More key than Boltgun’s storytelling, though, is its tone. Usually, you have to look at games entirely about Orks to find decent examples of writers not taking 40K’s universe completely seriously. But Boltgun seems to know how ridiculous Space Marines are on principle, and by framing its un-killable, blueberry-armoured protaganist through the superhuman lens of the Doom Slayer, it absolutely wallows in excess at every opportunity. A dedicated taunt key is permanently available, just in case any of these heretics forget in whose name you’re purging them, and the sheer size and heft of your three-fridges-sellotaped-together power armour is constantly reinforced by the excellent sound design. 

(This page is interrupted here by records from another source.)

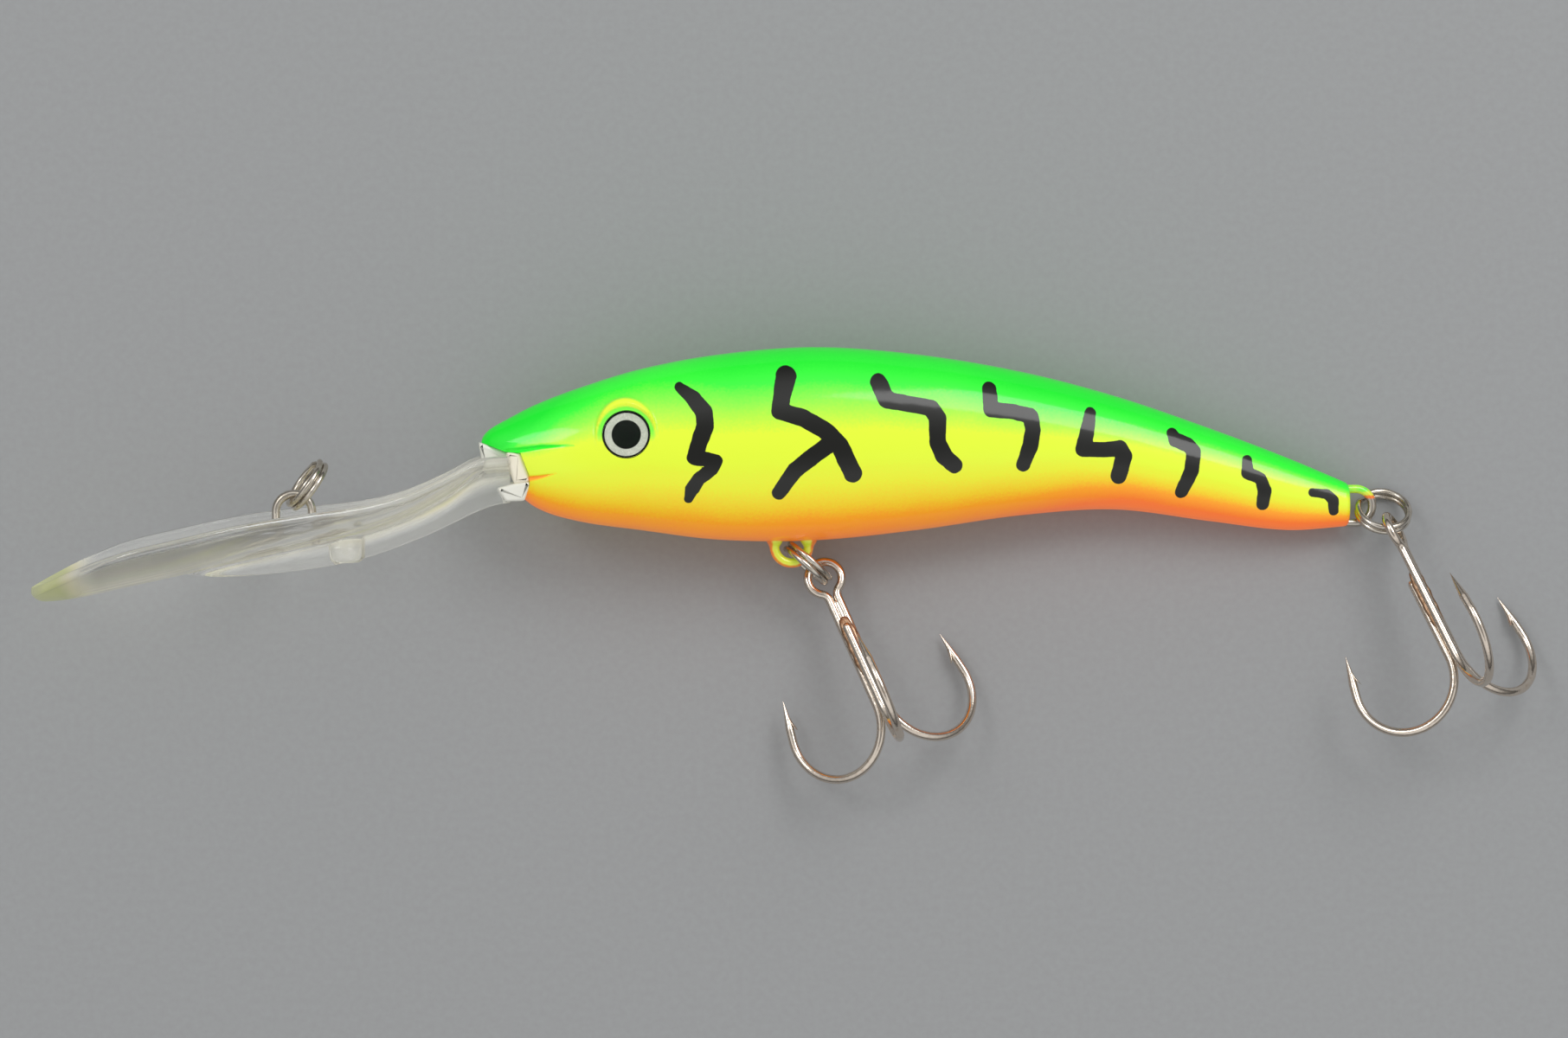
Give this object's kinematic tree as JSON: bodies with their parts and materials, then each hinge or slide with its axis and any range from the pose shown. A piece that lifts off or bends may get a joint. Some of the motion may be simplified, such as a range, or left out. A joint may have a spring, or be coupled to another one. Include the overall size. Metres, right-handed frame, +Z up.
{
  "type": "crankbait lure",
  "caption": "Deep-diving crankbait: hollow shaped body in two shells, long clear cupped lip, line-tie wire, split rings and hanging treble hooks.",
  "frame": {"origin": "on the floor, under the middle of the lure's outline as it lies on its right flank", "axes": "+X towards the tail, +Y towards the back, +Z up from the floor, out of the left flank"},
  "size_m": [0.1898, 0.0552, 0.0263],
  "materials": {
    "paint": "sprayed fluorescent pattern under clear lacquer",
    "clear": "clear moulding",
    "nickel": "bright nickel plate",
    "brass": "brazing metal",
    "foil": "printed silver and black",
    "lead": "dull, cast",
    "steel": "polished ball"
  },
  "bodies": {
    "lure": {"shell_left": "paint", "shell_right": "paint", "diving_lip": "clear", "line_tie_wire": "nickel", "belly_hanger": "nickel", "tail_hanger": "nickel", "eye_foil_left": "foil", "eye_foil_right": "foil", "eye_dome_left": "clear", "eye_dome_right": "clear", "belly_ballast": "lead"},
    "line_tie_ring": {"line_tie_ring": "nickel"},
    "belly_ring": {"belly_ring": "nickel"},
    "tail_ring": {"tail_ring": "nickel"},
    "belly_treble": {"belly_treble_double": "nickel", "belly_treble_single": "nickel", "belly_treble_braze": "brass"},
    "tail_treble": {"tail_treble_double": "nickel", "tail_treble_single": "nickel", "tail_treble_braze": "brass"},
    "rattle_ball_front": {"rattle_ball_front": "steel"},
    "rattle_ball_middle": {"rattle_ball_middle": "steel"},
    "rattle_ball_rear": {"rattle_ball_rear": "steel"}
  },
  "joints": [
    {"name": "line_tie_ring_swing", "type": "hinge", "parent": "lure", "child": "line_tie_ring", "pos_m": [-0.06106, 0.00885, 0.01226], "axis": [-0.9098, 0.4061, 0.0859], "range_deg": [-60, 45]},
    {"name": "belly_ring_swing", "type": "hinge", "parent": "lure", "child": "belly_ring", "pos_m": [0.00186, 0.00094, 0.00745], "axis": [0.7322, 0.6809, -0.0127], "range_deg": [-60, 3]},
    {"name": "tail_ring_swing", "type": "hinge", "parent": "lure", "child": "tail_ring", "pos_m": [0.07403, 0.00733, 0.0028], "axis": [0.1168, 0.992, 0.0475], "range_deg": [-4, 35]},
    {"name": "belly_treble_swing", "type": "hinge", "parent": "belly_ring", "child": "belly_treble", "pos_m": [0.0033, -0.0007, 0.0028], "axis": [-0.706, 0.5857, -0.398], "range_deg": [-24, 20]},
    {"name": "tail_treble_swing", "type": "hinge", "parent": "tail_ring", "child": "tail_treble", "pos_m": [0.07711, 0.00482, 0.00499], "axis": [0.8518, 0.3078, -0.4238], "range_deg": [-14, 60]},
    {"name": "rattle_front_roll", "type": "slide", "parent": "lure", "child": "rattle_ball_front", "axis": [0.9976, 0, -0.0692], "range_m": [-0.0025, 0]},
    {"name": "rattle_middle_roll", "type": "slide", "parent": "lure", "child": "rattle_ball_middle", "axis": [0.9976, 0, -0.0692], "range_m": [-0.0025, 0]},
    {"name": "rattle_rear_roll", "type": "slide", "parent": "lure", "child": "rattle_ball_rear", "axis": [0.9976, 0, -0.0692], "range_m": [-0.0025, 0]}
  ]
}
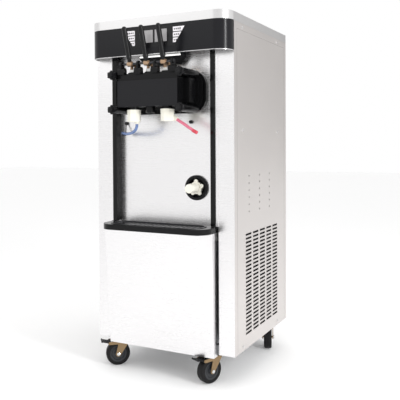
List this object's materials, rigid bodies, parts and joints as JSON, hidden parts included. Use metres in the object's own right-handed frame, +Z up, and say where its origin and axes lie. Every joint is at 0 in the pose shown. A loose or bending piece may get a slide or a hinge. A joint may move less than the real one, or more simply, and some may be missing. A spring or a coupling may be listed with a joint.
{
  "type": "soft serve ice cream maker",
  "caption": "Floor-standing soft-serve ice cream maker with draw handles, lift-off hopper lid, drip tray, keypad and swivel casters.",
  "frame": {"origin": "middle of the machine on the floor, under the centre of its bounding box", "axes": "+Z up, -Y towards the front with the draw handles, +X to the right seen from the front"},
  "size_m": [0.5436, 0.6644, 1.231],
  "materials": {
    "steel_panel": "brushed stainless sheet",
    "steel_bright": "fine brushed stainless, bright",
    "steel_tray": "satin stainless",
    "frame_paint": "satin grey paint",
    "black_gloss": "gloss black",
    "fascia_black": "semi-gloss charcoal",
    "black_matte": "matte black",
    "plate_grey": "smooth dark grey",
    "white_plastic": "white acetal",
    "ivory_plastic": "ivory",
    "key_white": "satin white",
    "pin_steel": "polished",
    "zinc_yellow": "yellow zinc plate",
    "wheel_rubber": "matte black",
    "hose_blue": "translucent blue",
    "hose_pink": "translucent pink",
    "cast_grey": "cast, painted",
    "unit_grey": "fins and painted can"
  },
  "bodies": {
    "cabinet": {"frame": "frame_paint", "left_side_panel": "steel_panel", "right_side_panel": "steel_panel", "rear_panel": "steel_panel", "front_pillars": "steel_bright", "guide_strips": "black_gloss", "centre_panel": "steel_bright", "lower_panel": "steel_bright", "top_surround": "steel_bright", "hoppers": "steel_tray", "fascia": "fascia_black", "control_overlay": "black_gloss", "lamp_housing": "black_matte", "dispensing_head": "black_gloss", "face_plate": "plate_grey", "lever_shaft": "pin_steel", "spout_fittings": "ivory_plastic", "left_hose": "hose_blue", "right_hose": "hose_pink", "hose_hooks": "black_matte", "leak_bezel": "black_gloss", "drip_rail": "black_gloss", "freezing_cylinders": "steel_tray", "beater_gearmotors": "cast_grey", "condensing_unit": "unit_grey", "panel_screws": "pin_steel", "cord_gland": "black_matte"},
    "hopper_lid": {"hopper_lid": "steel_bright"},
    "key_left_top": {"key_left_top": "key_white"},
    "key_left_middle": {"key_left_middle": "key_white"},
    "key_left_bottom": {"key_left_bottom": "key_white"},
    "key_right_top": {"key_right_top": "key_white"},
    "key_right_middle": {"key_right_middle": "key_white"},
    "key_right_bottom": {"key_right_bottom": "key_white"},
    "star_knob_upper_left": {"star_knob_upper_left": "black_matte"},
    "star_knob_upper_right": {"star_knob_upper_right": "black_matte"},
    "star_knob_lower_left": {"star_knob_lower_left": "black_matte"},
    "star_knob_lower_right": {"star_knob_lower_right": "black_matte"},
    "left_plunger": {"left_plunger": "white_plastic"},
    "middle_plunger": {"middle_plunger": "white_plastic"},
    "right_plunger": {"right_plunger": "white_plastic"},
    "left_handle": {"left_handle": "black_gloss"},
    "middle_handle": {"middle_handle": "black_gloss"},
    "right_handle": {"right_handle": "black_gloss"},
    "leak_drawer": {"leak_drawer": "ivory_plastic"},
    "drip_tray": {"drip_tray": "steel_tray"},
    "drip_grid": {"drip_grid": "black_matte"},
    "front_left_fork": {"front_left_fork": "zinc_yellow"},
    "front_right_fork": {"front_right_fork": "zinc_yellow"},
    "rear_left_fork": {"rear_left_fork": "zinc_yellow"},
    "rear_right_fork": {"rear_right_fork": "zinc_yellow"},
    "front_left_wheel": {"front_left_wheel": "wheel_rubber"},
    "front_right_wheel": {"front_right_wheel": "wheel_rubber"},
    "rear_left_wheel": {"rear_left_wheel": "wheel_rubber"},
    "rear_right_wheel": {"rear_right_wheel": "wheel_rubber"},
    "left_brake_pedal": {"left_brake_pedal": "black_matte"},
    "right_brake_pedal": {"right_brake_pedal": "black_matte"},
    "left_beater": {"left_beater": "white_plastic"},
    "right_beater": {"right_beater": "white_plastic"},
    "condenser_fan": {"condenser_fan": "steel_tray"}
  },
  "joints": [
    {"name": "lid_lift", "type": "slide", "parent": "cabinet", "child": "hopper_lid", "axis": [0, 0, 1], "range_m": [0, 0.25]},
    {"name": "key_left_top_press", "type": "slide", "parent": "cabinet", "child": "key_left_top", "axis": [0, 1, 0], "range_m": [0, 0.0012], "stiffness_N_per_m": 400},
    {"name": "key_left_middle_press", "type": "slide", "parent": "cabinet", "child": "key_left_middle", "axis": [0, 1, 0], "range_m": [0, 0.0012], "stiffness_N_per_m": 400},
    {"name": "key_left_bottom_press", "type": "slide", "parent": "cabinet", "child": "key_left_bottom", "axis": [0, 1, 0], "range_m": [0, 0.0012], "stiffness_N_per_m": 400},
    {"name": "key_right_top_press", "type": "slide", "parent": "cabinet", "child": "key_right_top", "axis": [0, 1, 0], "range_m": [0, 0.0012], "stiffness_N_per_m": 400},
    {"name": "key_right_middle_press", "type": "slide", "parent": "cabinet", "child": "key_right_middle", "axis": [0, 1, 0], "range_m": [0, 0.0012], "stiffness_N_per_m": 400},
    {"name": "key_right_bottom_press", "type": "slide", "parent": "cabinet", "child": "key_right_bottom", "axis": [0, 1, 0], "range_m": [0, 0.0012], "stiffness_N_per_m": 400},
    {"name": "star_knob_upper_left_turn", "type": "hinge", "parent": "cabinet", "child": "star_knob_upper_left", "pos_m": [-0.13, -0.30179, 1.034], "axis": [0, 1, 0], "continuous": true},
    {"name": "star_knob_upper_right_turn", "type": "hinge", "parent": "cabinet", "child": "star_knob_upper_right", "pos_m": [0.13, -0.30179, 1.034], "axis": [0, 1, 0], "continuous": true},
    {"name": "star_knob_lower_left_turn", "type": "hinge", "parent": "cabinet", "child": "star_knob_lower_left", "pos_m": [-0.13, -0.30179, 0.918], "axis": [0, 1, 0], "continuous": true},
    {"name": "star_knob_lower_right_turn", "type": "hinge", "parent": "cabinet", "child": "star_knob_lower_right", "pos_m": [0.13, -0.30179, 0.918], "axis": [0, 1, 0], "continuous": true},
    {"name": "left_handle_pull", "type": "hinge", "parent": "cabinet", "child": "left_handle", "pos_m": [-0.065, -0.28979, 1.069], "axis": [1, 0, 0], "range_deg": [0, 35]},
    {"name": "left_plunger_lift", "type": "slide", "parent": "cabinet", "child": "left_plunger", "axis": [0, 0, 1], "range_m": [0, 0.0148]},
    {"name": "middle_handle_pull", "type": "hinge", "parent": "cabinet", "child": "middle_handle", "pos_m": [0, -0.28979, 1.069], "axis": [1, 0, 0], "range_deg": [0, 35]},
    {"name": "middle_plunger_lift", "type": "slide", "parent": "cabinet", "child": "middle_plunger", "axis": [0, 0, 1], "range_m": [0, 0.0148]},
    {"name": "right_handle_pull", "type": "hinge", "parent": "cabinet", "child": "right_handle", "pos_m": [0.065, -0.28979, 1.069], "axis": [1, 0, 0], "range_deg": [0, 35]},
    {"name": "right_plunger_lift", "type": "slide", "parent": "cabinet", "child": "right_plunger", "axis": [0, 0, 1], "range_m": [0, 0.0148]},
    {"name": "leak_drawer_pull", "type": "slide", "parent": "cabinet", "child": "leak_drawer", "axis": [0, -1, 0], "range_m": [0, 0.15]},
    {"name": "tray_lift", "type": "slide", "parent": "cabinet", "child": "drip_tray", "axis": [0, 0, 1], "range_m": [0, 0.06]},
    {"name": "grid_lift", "type": "slide", "parent": "drip_tray", "child": "drip_grid", "axis": [0, 0, 1], "range_m": [0, 0.04]},
    {"name": "front_left_swivel", "type": "hinge", "parent": "cabinet", "child": "front_left_fork", "pos_m": [-0.182, -0.15179, 0.095], "axis": [0, 0, 1], "continuous": true},
    {"name": "front_left_wheel_spin", "type": "hinge", "parent": "front_left_fork", "child": "front_left_wheel", "pos_m": [-0.20498, -0.17108, 0.043], "axis": [0.6428, -0.766, 0], "continuous": true},
    {"name": "left_brake_press", "type": "hinge", "parent": "front_left_fork", "child": "left_brake_pedal", "pos_m": [-0.22873, -0.191, 0.083], "axis": [0.6428, -0.766, 0], "range_deg": [0, 16]},
    {"name": "front_right_swivel", "type": "hinge", "parent": "cabinet", "child": "front_right_fork", "pos_m": [0.182, -0.15179, 0.095], "axis": [0, 0, 1], "continuous": true},
    {"name": "front_right_wheel_spin", "type": "hinge", "parent": "front_right_fork", "child": "front_right_wheel", "pos_m": [0.16932, -0.17898, 0.043], "axis": [0.9063, -0.4226, 0], "continuous": true},
    {"name": "right_brake_press", "type": "hinge", "parent": "front_right_fork", "child": "right_brake_pedal", "pos_m": [0.15622, -0.20708, 0.083], "axis": [0.9063, -0.4226, 0], "range_deg": [0, 16]},
    {"name": "rear_left_swivel", "type": "hinge", "parent": "cabinet", "child": "rear_left_fork", "pos_m": [-0.212, 0.26521, 0.095], "axis": [0, 0, 1], "continuous": true},
    {"name": "rear_left_wheel_spin", "type": "hinge", "parent": "rear_left_fork", "child": "rear_left_wheel", "pos_m": [-0.20576, 0.23586, 0.043], "axis": [0.9781, 0.2079, 0], "continuous": true},
    {"name": "rear_right_swivel", "type": "hinge", "parent": "cabinet", "child": "rear_right_fork", "pos_m": [0.212, 0.26521, 0.095], "axis": [0, 0, 1], "continuous": true},
    {"name": "rear_right_wheel_spin", "type": "hinge", "parent": "rear_right_fork", "child": "rear_right_wheel", "pos_m": [0.22226, 0.23702, 0.043], "axis": [0.9397, 0.342, 0], "continuous": true},
    {"name": "left_beater_spin", "type": "hinge", "parent": "cabinet", "child": "left_beater", "pos_m": [-0.065, -0.01179, 0.975], "axis": [0, 1, 0], "continuous": true},
    {"name": "right_beater_spin", "type": "hinge", "parent": "cabinet", "child": "right_beater", "pos_m": [0.065, -0.01179, 0.975], "axis": [0, 1, 0], "continuous": true},
    {"name": "fan_spin", "type": "hinge", "parent": "cabinet", "child": "condenser_fan", "pos_m": [0.148, 0.06921, 0.313], "axis": [1, 0, 0], "continuous": true}
  ],
  "couplings": [
    {"joint": "left_plunger_lift", "follows": "left_handle_pull", "m_per_rad": 0.023901},
    {"joint": "middle_plunger_lift", "follows": "middle_handle_pull", "m_per_rad": 0.023901},
    {"joint": "right_plunger_lift", "follows": "right_handle_pull", "m_per_rad": 0.023901}
  ]
}
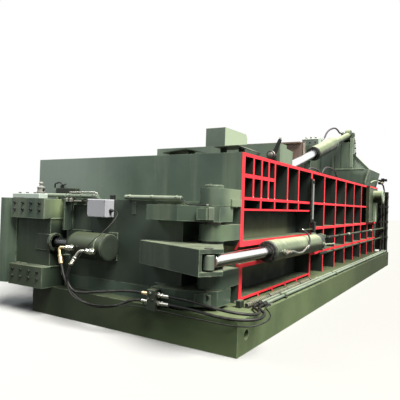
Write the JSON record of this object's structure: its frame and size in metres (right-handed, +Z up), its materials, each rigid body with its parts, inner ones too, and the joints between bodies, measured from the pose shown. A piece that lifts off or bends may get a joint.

Boltgun doesn’t just rest on the traditional Boomer Shooter laurels of having one speed (extremely fast) and calling it a day. You’ve got access to jumps, sprints, and boosts, with the option to combine for some seriously satisfying mobility. Movement is exceptionally tight and fluid, and ends up as the best defensive tool available to you, should your arsenal of ridiculous weaponry fall short. Chances are it won’t, though. The titular boltgun is a chunky, accurate mid-to-long range powerhouse, and you’ll soon find an absolute beast of a shotgun to cover those tight corridors. A searing plasma gun can make short work of elites, and the heavy bolter is a deeply satisfying room-sweeper. There’s a few others I won’t spoil, but the real star of the show here is your chainsword. It’s a sword with chainsaw teeth you can rev mid-carve, and it’s every bit as fun to use as that sounds.

Boltgun’s choice to focus on chaos cultists, chaos space marines, and two out of the four flavours of chaos daemon (Tzeentch and Nurgle), does mean that enemy variety can feel a bit lacking by the time you hit the middle of its 9 hour campaign. 

There’s a handful of different cultists, but they tend to blend into each other in mobs. There’s only so many ways Boltgun can remix and revitalise its relatively limited roster throughout, and while pacing remains satisfying, this limited roster does become noticeable a bit sooner than I would have liked. That said, the daemons especially have a great deal of love poured into their designs. Plague toads hop and jiggle, Screamers stalk the skies, and each Pink Horror you dispatch sees two Blue Horrors taking their place. The greater daemons, when they do show up, are a bit more bullet spongey than exciting though.

Overall, this is the finest 40k FPS on the market. Again, there’s only been a handful of them, but while the fan in me hopes Boltgun doesn’t take up the top spot for too long, it’s certainly going to take something special to knock it off.


Developer: Auroch Digital
Publisher by Focus Entertainment


This feature originally appeared in Wyrd Science Vol.1, Issue 5 (Dec '23)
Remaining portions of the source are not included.